Does the sake cup really affect the taste?

Yes — measurably and consistently. The rim thickness affects where sake contacts your tongue (thin = sweeter perception, thick = more umami). The opening shape determines how aromas reach your nose (narrow = concentrated, wide = dispersed). The material affects thermal stability and the tactile sensation at your lips. The same sake tastes noticeably different in different vessels.

What size should a sake cup be?

For traditional communal drinking with warm sake: ochoko (30-50ml) — small size ensures each pour stays at the right temperature.
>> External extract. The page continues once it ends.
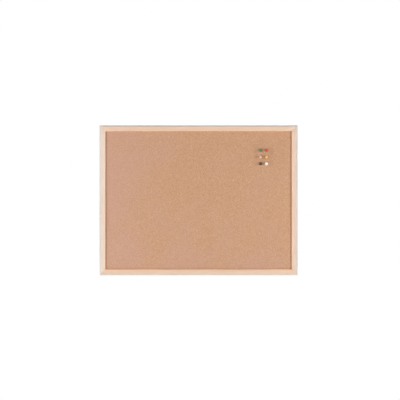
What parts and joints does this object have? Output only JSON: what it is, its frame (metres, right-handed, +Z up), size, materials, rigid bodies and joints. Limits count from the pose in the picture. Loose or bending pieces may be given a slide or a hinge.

For casual solo drinking: guinomi (50-100ml). For premium chilled ginjo: wine glass (60-80ml pour). The small size of traditional cups isn’t about limiting intake — it’s about temperature control and the social ritual of pouring for each other.

Can I drink sake from a regular glass?

Absolutely. Any clean glass works. However, premium aromatic sake (ginjo, daiginjo) benefits significantly from a wine glass — the bowl shape concentrates the volatile ginjo-ka aromas that you’d otherwise miss in a straight-sided glass. For everyday sake, use whatever feels comfortable.

Where can I buy Japanese sake cups?

Japanese grocery stores (Mitsuwa, Nijiya) carry basic sets. Amazon offers wide selection from budget to mid-range. For artisan pieces, specialty retailers like Toiro Kitchen carry curated Japanese pottery. For the best selection, visit pottery towns in Japan (Bizen, Hagi, Arita, Mashiko) where you can buy directly from artisans.

The Bottom Line

The sake cup is the most underestimated variable in the sake drinking experience. Same sake, different cup, different taste — this isn’t poetry, it’s physics. A thick Bizen guinomi rounds out warm junmai’s rough edges. A thin Arita ochoko reveals delicacy in a tokubetsu junmai. A wine glass unlocks aromatic layers in daiginjo that no traditional cup can deliver. You don’t need thirty cups to experience this — you need three: one thick ceramic for warm sake, one thin porcelain for chilled sake, and one wine glass for premium aromatics. Start there, try the experiment with the same sake in each, and let the cups prove their own case.